What is being asked:
Take the material and output all of it exactly.

━━━━━━

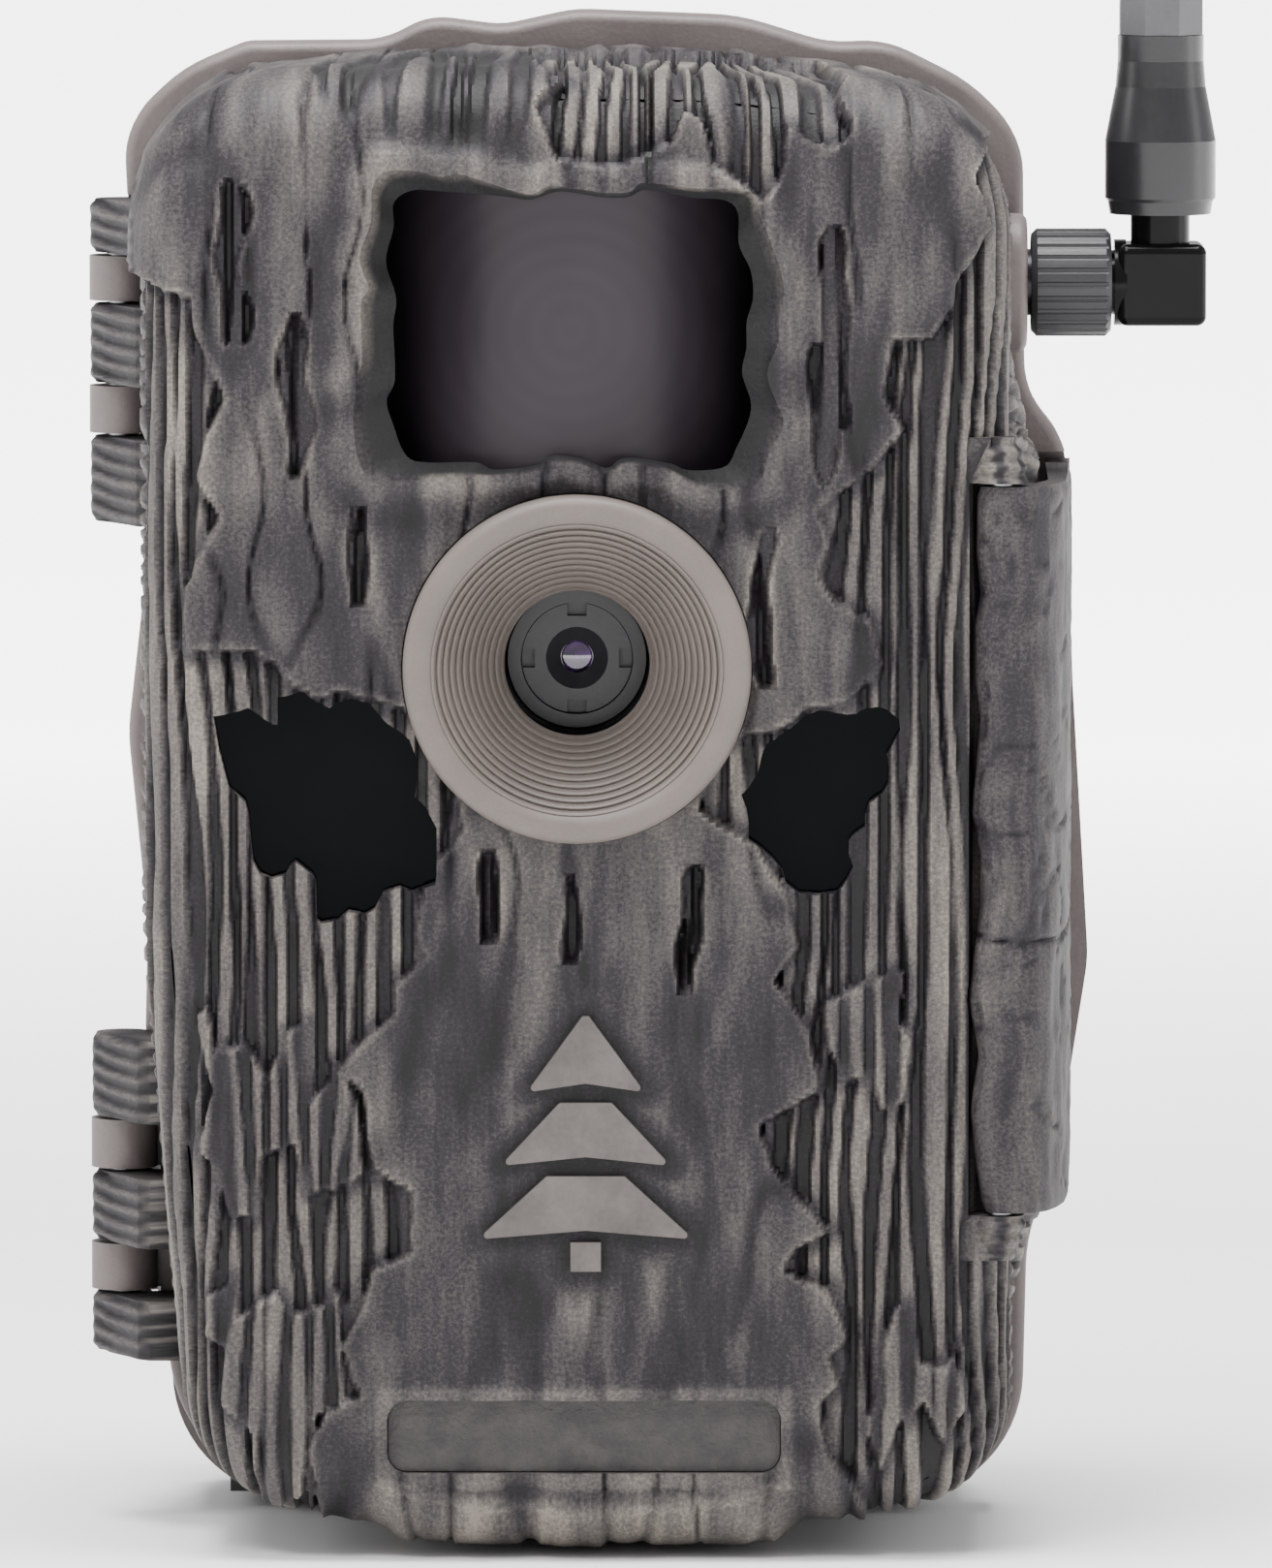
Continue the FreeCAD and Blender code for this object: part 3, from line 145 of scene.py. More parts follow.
PIR_OUTER = [
    (-17.8, 128.2), (-14.8, 128.3), (-12.9, 127.8), (-11.0, 128.0), (-8.0, 127.1), (-4.5, 126.2),
    (-2.6, 127.0), (2.3, 126.4), (4.5, 126.5), (5.6, 127.3), (10.0, 126.8), (15.4, 126.6), (16.1, 125.0),
    (17.3, 121.5), (17.9, 119.6), (18.3, 117.4), (17.9, 115.0), (17.9, 112.8), (17.2, 110.1),
    (17.9, 107.3), (18.4, 105.2), (17.1, 102.7), (16.5, 100.5), (14.9, 99.4), (10.8, 99.6), (8.1, 101.0),
    (4.0, 101.7), (2.3, 100.6), (0.2, 101.6), (-2.8, 101.9), (-4.2, 101.0), (-8.0, 100.5),
    (-12.0, 100.4), (-18.1, 100.3), (-20.0, 101.6), (-20.8, 106.0), (-20.5, 108.7), (-19.9, 111.4),
    (-19.9, 116.3), (-19.2, 117.7), (-20.0, 120.4), (-19.0, 123.7), (-18.9, 126.7),
]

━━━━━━

Response to this exercise:
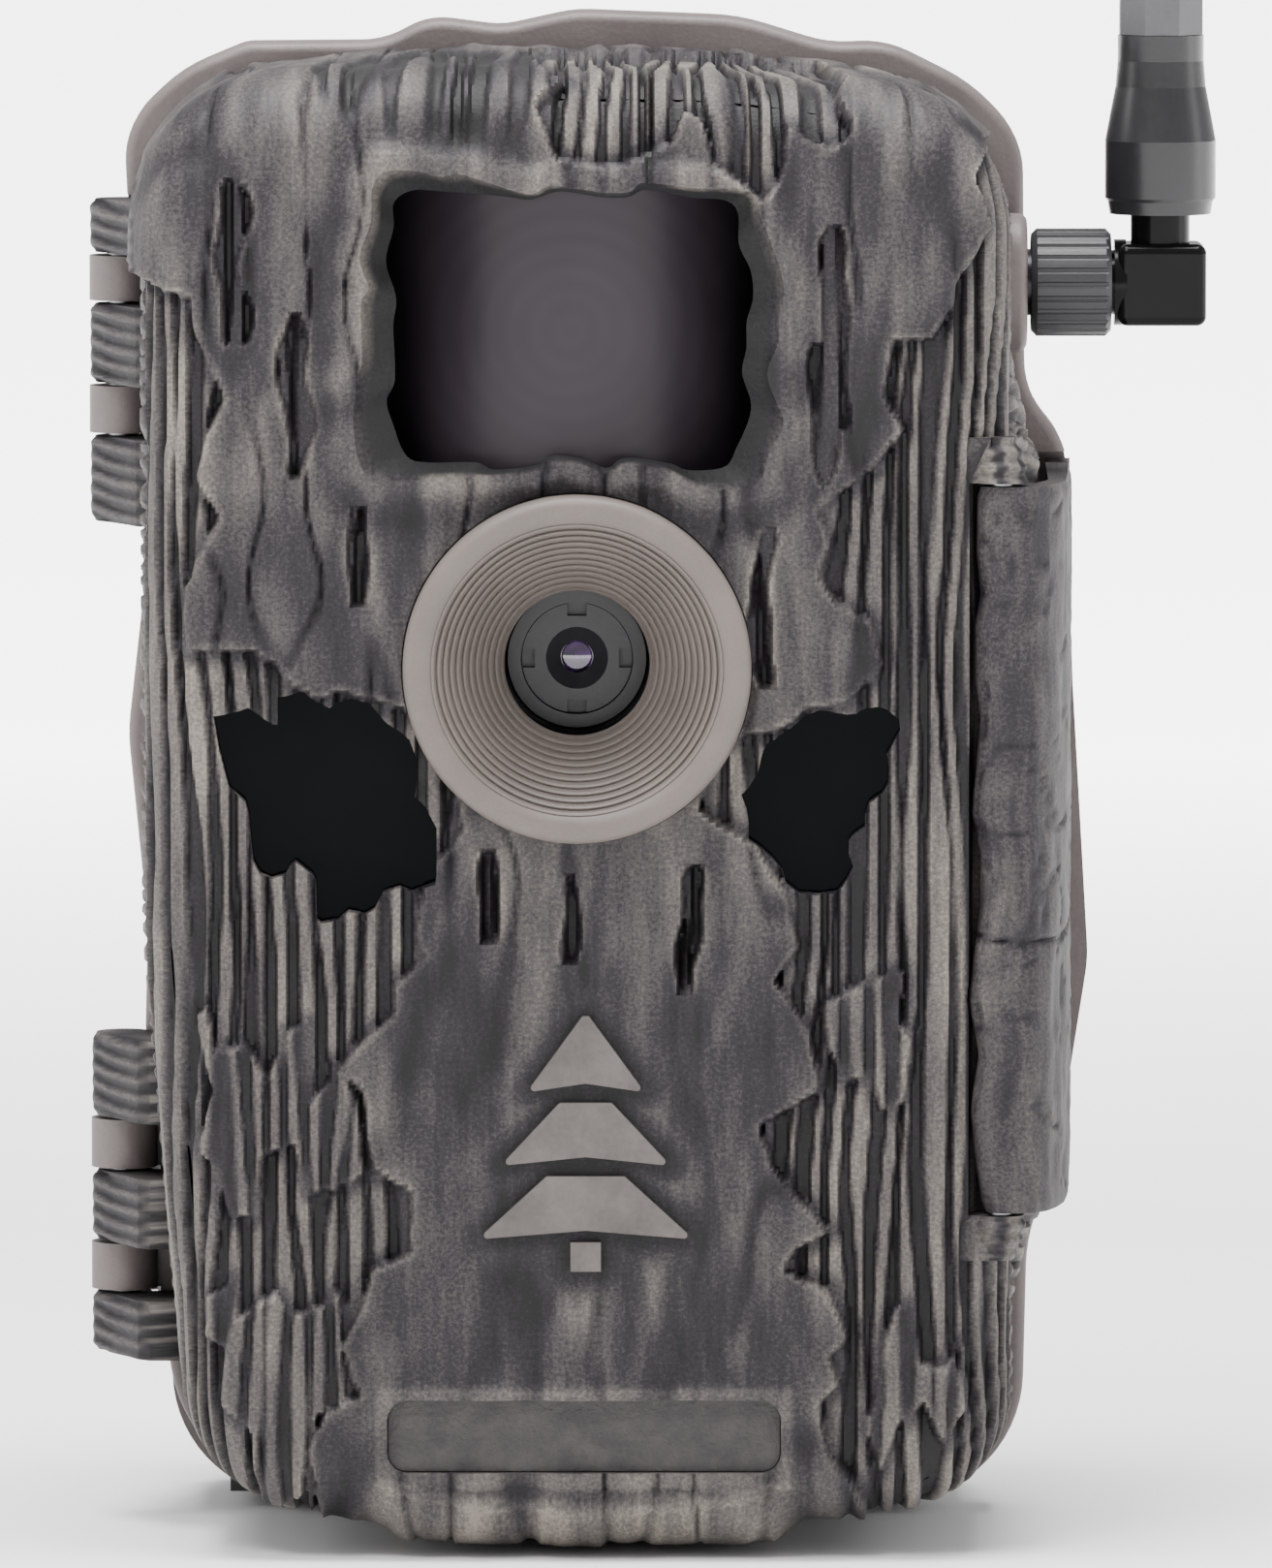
Continue the FreeCAD and Blender code for this object: part 3, from line 145 of scene.py. More parts follow.
PIR_OUTER = [
    (-17.8, 128.2), (-14.8, 128.3), (-12.9, 127.8), (-11.0, 128.0), (-8.0, 127.1), (-4.5, 126.2),
    (-2.6, 127.0), (2.3, 126.4), (4.5, 126.5), (5.6, 127.3), (10.0, 126.8), (15.4, 126.6), (16.1, 125.0),
    (17.3, 121.5), (17.9, 119.6), (18.3, 117.4), (17.9, 115.0), (17.9, 112.8), (17.2, 110.1),
    (17.9, 107.3), (18.4, 105.2), (17.1, 102.7), (16.5, 100.5), (14.9, 99.4), (10.8, 99.6), (8.1, 101.0),
    (4.0, 101.7), (2.3, 100.6), (0.2, 101.6), (-2.8, 101.9), (-4.2, 101.0), (-8.0, 100.5),
    (-12.0, 100.4), (-18.1, 100.3), (-20.0, 101.6), (-20.8, 106.0), (-20.5, 108.7), (-19.9, 111.4),
    (-19.9, 116.3), (-19.2, 117.7), (-20.0, 120.4), (-19.0, 123.7), (-18.9, 126.7),
]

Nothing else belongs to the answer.